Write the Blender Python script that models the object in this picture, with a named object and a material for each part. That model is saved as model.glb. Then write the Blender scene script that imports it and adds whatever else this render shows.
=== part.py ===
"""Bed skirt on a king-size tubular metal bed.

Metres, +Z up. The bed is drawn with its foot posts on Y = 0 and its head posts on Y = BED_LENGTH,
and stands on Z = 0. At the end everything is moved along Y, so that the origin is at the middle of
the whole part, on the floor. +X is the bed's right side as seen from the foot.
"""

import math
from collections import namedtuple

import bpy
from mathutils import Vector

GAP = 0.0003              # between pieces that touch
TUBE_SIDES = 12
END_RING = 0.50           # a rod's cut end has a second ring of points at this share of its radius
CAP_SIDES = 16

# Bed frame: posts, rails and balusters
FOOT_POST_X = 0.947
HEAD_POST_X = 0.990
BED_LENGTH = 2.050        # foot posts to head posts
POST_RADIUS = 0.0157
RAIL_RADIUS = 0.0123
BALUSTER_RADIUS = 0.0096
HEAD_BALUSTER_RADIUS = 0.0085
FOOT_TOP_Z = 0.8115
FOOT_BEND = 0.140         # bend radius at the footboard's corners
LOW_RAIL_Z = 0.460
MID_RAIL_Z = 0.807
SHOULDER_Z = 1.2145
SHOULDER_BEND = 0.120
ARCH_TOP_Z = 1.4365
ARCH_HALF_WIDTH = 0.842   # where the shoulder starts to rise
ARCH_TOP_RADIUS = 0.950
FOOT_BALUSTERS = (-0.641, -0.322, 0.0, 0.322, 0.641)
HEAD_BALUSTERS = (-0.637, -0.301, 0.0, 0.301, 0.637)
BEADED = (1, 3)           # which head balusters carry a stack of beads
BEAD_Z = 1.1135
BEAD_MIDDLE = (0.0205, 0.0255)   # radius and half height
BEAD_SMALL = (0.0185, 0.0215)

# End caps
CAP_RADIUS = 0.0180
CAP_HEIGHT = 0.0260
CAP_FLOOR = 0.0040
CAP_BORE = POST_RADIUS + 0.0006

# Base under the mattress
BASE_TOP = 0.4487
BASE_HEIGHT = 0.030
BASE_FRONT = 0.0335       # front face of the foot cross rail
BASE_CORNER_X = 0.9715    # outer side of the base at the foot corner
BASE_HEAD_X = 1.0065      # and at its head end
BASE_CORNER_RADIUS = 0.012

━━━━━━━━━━

* _The problem_: Exactly repeat the lines running from the top of the listing to the line bearing "tubular metal bed.", both of those lines included, and only them.

* _Answer below_:
Write the Blender Python script that models the object in this picture, with a named object and a material for each part. That model is saved as model.glb. Then write the Blender scene script that imports it and adds whatever else this render shows.
=== part.py ===
"""Bed skirt on a king-size tubular metal bed.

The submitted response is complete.